_Instruction_
List all lines of the data that include the string "frame".

_Records shown_
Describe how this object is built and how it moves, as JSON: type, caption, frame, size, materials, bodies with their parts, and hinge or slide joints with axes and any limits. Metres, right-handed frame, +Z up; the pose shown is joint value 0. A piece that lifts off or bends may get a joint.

---

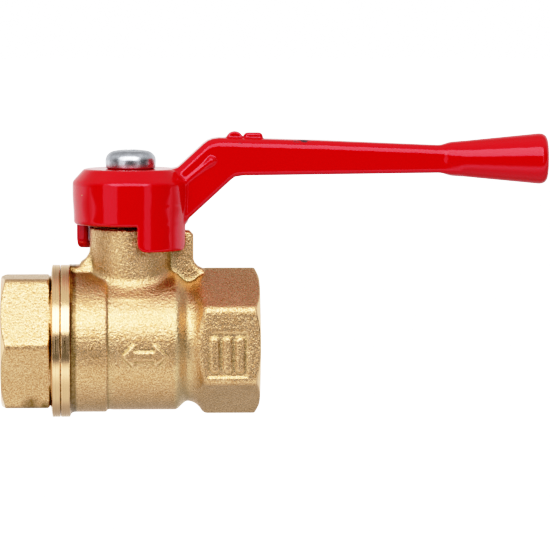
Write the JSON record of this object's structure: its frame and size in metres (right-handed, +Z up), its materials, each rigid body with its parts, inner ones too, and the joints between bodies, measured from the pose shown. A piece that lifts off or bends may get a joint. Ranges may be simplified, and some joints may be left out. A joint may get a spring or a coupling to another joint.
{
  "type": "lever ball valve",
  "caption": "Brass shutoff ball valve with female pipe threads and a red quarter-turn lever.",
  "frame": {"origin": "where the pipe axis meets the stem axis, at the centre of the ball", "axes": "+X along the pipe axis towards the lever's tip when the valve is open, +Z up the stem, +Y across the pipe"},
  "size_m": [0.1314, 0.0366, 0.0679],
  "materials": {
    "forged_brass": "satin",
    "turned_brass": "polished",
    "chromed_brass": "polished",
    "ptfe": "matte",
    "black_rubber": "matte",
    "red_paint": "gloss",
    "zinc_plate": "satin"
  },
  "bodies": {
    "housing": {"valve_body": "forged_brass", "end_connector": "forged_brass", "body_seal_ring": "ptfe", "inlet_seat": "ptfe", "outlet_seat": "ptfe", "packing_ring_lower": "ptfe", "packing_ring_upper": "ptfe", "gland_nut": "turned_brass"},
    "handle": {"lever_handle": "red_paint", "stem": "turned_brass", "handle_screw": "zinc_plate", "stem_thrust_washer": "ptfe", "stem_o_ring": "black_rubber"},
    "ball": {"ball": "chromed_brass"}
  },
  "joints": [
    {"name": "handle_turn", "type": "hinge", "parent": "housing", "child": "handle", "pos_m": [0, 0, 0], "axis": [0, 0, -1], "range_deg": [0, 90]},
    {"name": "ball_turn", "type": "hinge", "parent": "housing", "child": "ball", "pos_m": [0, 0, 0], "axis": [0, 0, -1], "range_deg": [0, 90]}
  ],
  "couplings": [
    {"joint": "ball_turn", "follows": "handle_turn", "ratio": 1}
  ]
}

...

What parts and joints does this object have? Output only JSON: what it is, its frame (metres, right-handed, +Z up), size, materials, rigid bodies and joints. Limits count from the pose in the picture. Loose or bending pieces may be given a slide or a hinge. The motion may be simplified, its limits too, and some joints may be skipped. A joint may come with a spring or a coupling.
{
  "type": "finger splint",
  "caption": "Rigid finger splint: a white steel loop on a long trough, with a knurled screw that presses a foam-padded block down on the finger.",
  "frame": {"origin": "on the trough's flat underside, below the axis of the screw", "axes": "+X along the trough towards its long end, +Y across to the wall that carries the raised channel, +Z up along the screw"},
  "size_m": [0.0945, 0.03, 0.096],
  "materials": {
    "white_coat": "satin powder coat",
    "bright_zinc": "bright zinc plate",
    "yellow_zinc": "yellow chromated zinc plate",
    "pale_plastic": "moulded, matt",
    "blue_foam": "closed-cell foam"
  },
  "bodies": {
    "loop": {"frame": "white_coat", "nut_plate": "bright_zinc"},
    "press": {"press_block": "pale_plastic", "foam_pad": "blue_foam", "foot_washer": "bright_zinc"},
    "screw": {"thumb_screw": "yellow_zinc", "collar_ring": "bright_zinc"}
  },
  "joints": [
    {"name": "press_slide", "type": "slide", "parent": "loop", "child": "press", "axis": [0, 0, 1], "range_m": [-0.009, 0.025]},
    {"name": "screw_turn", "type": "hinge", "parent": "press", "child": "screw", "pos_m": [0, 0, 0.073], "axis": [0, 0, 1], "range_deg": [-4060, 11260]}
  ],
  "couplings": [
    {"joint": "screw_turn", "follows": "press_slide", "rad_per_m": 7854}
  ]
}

_Solution to the problem_
Describe how this object is built and how it moves, as JSON: type, caption, frame, size, materials, bodies with their parts, and hinge or slide joints with axes and any limits. Metres, right-handed frame, +Z up; the pose shown is joint value 0. A piece that lifts off or bends may get a joint.
Write the JSON record of this object's structure: its frame and size in metres (right-handed, +Z up), its materials, each rigid body with its parts, inner ones too, and the joints between bodies, measured from the pose shown. A piece that lifts off or bends may get a joint. Ranges may be simplified, and some joints may be left out. A joint may get a spring or a coupling to another joint.
  "frame": {"origin": "where the pipe axis meets the stem axis, at the centre of the ball", "axes": "+X along the pipe axis towards the lever's tip when the valve is open, +Z up the stem, +Y across the pipe"},
What parts and joints does this object have? Output only JSON: what it is, its frame (metres, right-handed, +Z up), size, materials, rigid bodies and joints. Limits count from the pose in the picture. Loose or bending pieces may be given a slide or a hinge. The motion may be simplified, its limits too, and some joints may be skipped. A joint may come with a spring or a coupling.
  "frame": {"origin": "on the trough's flat underside, below the axis of the screw", "axes": "+X along the trough towards its long end, +Y across to the wall that carries the raised channel, +Z up along the screw"},
    "loop": {"frame": "white_coat", "nut_plate": "bright_zinc"},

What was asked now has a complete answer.